As I reconnect with my local friends, there have been opportunities to re-tell the story: my dad's story, really.  I read somewhere that it's important to tell the story of someone's passing; it aids us in our grieving, helps the experience feel more "real." HMMM. We, those who have lost someone, feel the duality of denial and reality---we KNOW we've lost someone, but it's hard to believe. I think it's that our hearts cannot fathom it.  I can't tell yet if relaying The Story is helping me. It's never Less Painful. The reason I've not seen a lot of people is because I don't want to tell it. I don't want to answer questions, I don't want to be gracious in my replies to offers of condolence. This re-opens the wound. I can't stand it.
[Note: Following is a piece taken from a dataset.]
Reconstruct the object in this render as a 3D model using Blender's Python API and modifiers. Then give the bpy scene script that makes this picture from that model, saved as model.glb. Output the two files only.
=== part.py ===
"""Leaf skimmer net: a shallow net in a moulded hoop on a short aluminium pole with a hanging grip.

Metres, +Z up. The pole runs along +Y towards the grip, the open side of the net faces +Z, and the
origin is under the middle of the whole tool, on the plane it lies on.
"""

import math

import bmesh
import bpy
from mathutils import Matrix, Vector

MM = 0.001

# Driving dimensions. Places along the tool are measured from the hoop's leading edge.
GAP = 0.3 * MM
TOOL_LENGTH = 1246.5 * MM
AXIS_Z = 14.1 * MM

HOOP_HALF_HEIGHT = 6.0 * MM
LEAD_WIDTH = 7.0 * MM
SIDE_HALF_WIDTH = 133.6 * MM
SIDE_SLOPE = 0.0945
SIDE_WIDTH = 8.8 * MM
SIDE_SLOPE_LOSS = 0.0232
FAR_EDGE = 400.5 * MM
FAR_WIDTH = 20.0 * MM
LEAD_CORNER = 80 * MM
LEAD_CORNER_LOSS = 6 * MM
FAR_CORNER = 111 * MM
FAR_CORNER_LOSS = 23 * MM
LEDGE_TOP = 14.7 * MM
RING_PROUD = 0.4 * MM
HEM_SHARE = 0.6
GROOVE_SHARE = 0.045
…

I have two very public events coming up in the next week. The rehearsal on Sunday and the concert on Tuesday. I agreed to this gig back in October, riding the wave of other gig happiness, and living in the Great Unknown.  My father was declining, but we were all living day to day, not pursuing the future.   Anyway, next week's annual concert, now in its eighth year, has always been important to me. I generally love the spotlight :o) but this concert is all about the collaboration of women --students and faculty as well as a selected community organization that focuses on women and girls. I am dreading this event for a couple of reasons--because I like these women so much I let my guard down. I don't want to be any more vulnerable than *absolutely necessary*. And then there are the college students. During my year on sabbatical I have seen very few of them.  Coffees here and there, Facebook messages.  Seeing the women's choir at this Sunday's rehearsal is going to be emotional. I don't want that, either. 

I don't know how to be with my grief in professional situations.  I don't want to be with my grief in professional situations. This event (Her Story, Her Song, btw) is both professional and personal. So again, Grief brings me to unfamiliar territory. 
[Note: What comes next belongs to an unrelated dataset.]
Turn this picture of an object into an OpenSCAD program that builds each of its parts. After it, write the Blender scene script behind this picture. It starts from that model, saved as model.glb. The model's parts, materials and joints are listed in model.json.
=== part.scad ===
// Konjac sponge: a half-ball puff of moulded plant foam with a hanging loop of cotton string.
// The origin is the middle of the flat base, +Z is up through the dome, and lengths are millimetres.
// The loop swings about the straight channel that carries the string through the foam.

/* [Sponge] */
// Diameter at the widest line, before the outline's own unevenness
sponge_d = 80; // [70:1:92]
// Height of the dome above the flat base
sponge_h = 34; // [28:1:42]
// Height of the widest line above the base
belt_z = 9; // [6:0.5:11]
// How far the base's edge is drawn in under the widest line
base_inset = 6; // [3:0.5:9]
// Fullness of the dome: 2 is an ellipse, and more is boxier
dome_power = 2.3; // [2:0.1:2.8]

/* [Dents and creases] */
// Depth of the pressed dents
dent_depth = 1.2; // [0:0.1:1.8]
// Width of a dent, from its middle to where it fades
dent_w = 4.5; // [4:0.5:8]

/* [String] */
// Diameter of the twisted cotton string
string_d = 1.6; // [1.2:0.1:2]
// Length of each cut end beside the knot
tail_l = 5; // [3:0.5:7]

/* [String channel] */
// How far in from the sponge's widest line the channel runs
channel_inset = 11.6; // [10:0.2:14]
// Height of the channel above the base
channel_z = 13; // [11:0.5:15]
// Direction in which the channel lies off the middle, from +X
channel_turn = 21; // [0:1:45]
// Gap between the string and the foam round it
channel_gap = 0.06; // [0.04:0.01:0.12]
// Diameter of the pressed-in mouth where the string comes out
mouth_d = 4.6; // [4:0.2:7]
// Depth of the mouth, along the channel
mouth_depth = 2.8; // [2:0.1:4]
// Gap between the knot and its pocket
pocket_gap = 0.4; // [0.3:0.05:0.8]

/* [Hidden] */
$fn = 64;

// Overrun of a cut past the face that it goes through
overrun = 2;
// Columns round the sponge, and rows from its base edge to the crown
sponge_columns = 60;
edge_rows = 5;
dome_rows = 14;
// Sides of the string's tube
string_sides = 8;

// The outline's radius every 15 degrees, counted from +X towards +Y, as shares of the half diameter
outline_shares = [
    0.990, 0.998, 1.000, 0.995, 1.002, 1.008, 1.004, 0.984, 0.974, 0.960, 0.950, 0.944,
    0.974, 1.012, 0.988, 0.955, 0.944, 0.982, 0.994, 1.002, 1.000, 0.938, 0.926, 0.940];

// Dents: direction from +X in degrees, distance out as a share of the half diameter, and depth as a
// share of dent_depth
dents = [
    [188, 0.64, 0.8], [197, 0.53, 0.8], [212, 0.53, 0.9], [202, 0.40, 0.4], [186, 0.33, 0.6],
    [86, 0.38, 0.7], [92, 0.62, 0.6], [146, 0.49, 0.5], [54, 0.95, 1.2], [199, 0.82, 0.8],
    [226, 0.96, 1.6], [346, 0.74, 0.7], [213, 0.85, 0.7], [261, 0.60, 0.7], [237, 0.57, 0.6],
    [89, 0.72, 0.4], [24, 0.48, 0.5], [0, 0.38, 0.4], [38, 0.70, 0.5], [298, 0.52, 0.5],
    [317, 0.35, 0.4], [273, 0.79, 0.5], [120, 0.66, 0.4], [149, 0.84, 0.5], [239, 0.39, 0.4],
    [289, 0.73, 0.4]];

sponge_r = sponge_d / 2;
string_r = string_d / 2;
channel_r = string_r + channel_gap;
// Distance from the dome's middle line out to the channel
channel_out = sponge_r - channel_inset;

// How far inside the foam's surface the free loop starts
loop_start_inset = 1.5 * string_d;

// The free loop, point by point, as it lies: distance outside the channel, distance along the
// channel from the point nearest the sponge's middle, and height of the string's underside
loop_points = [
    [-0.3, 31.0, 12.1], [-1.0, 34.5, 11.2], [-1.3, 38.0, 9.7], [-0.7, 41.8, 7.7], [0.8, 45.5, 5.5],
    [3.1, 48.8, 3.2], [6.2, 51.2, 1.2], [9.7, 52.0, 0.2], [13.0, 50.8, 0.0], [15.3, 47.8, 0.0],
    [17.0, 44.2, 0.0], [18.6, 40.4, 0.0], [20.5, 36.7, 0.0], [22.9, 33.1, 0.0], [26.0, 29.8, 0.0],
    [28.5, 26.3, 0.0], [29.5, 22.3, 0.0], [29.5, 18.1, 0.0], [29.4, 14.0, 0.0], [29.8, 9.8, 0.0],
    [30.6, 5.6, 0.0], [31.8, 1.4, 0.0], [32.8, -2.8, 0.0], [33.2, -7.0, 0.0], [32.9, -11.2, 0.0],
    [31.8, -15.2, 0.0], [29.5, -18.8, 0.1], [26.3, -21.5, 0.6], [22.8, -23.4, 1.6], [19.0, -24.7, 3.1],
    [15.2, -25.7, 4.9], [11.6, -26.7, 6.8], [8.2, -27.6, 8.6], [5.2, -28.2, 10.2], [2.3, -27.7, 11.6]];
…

Hey, the truth is that my students know me as a woman of few filters--I don't do "Professor Mode" very well. I'm just myself. They usually think this is a good thing; sometimes not. I usually think it's a good thing, too, but being Me all day is exhausting. WELL, my friends, this is another story entirely. I digress.

So this begs the question: Getting myself back out there is good, right? I had the opportunity to pull out of this upcoming concert but did not. When my mother died three years ago, I cancelled a gig because I couldn't muster the energy to sing.  I was embarrassed (sp) and felt unprofessional. Was this a legitimate reason to cancel something to which I'd agreed? What is legitimate enough? Jesus! I really struggled with the decision, but in the end, it was the right one. 

This time, with my father's passing, I am more deeply affected. This is well-documented. My energy has been sapped, although, as I wrote above, I have felt a bit more renewed the past few mornings.  I'm back at yoga. The baby steps I have been taking feel like walking on broken glass.  The rehearsal on Sunday will be more difficult than the actual gig. Sunday will be the broken glass. Because people may want to comfort me, console me. I stiffen, now, when these things happen. What will happen?  The Unfamiliar has proven to be painful in my recent history, so I am more sensitive, more fearful of unknown emotional situations.

The concert will be a piece of cake in comparison to Sunday's re-introduction to all those who know but haven't seen me. I will put on my familiar body armor: lots of make up, concert hair, evening gown, heels. I will cloak myself in the business of singing, engaging my body in breathing and supporting my sound, finding the focal point beyond the audience. Hey...that's professionalism. Going about the business at hand.  My father thoroughly believed in his will to continue working throughout his devastating illness. I am healthy, although very, very sad. If he could do it, so can I.

Body armor, spiritual armor. Veni, vidi, vici. Love you, Dad!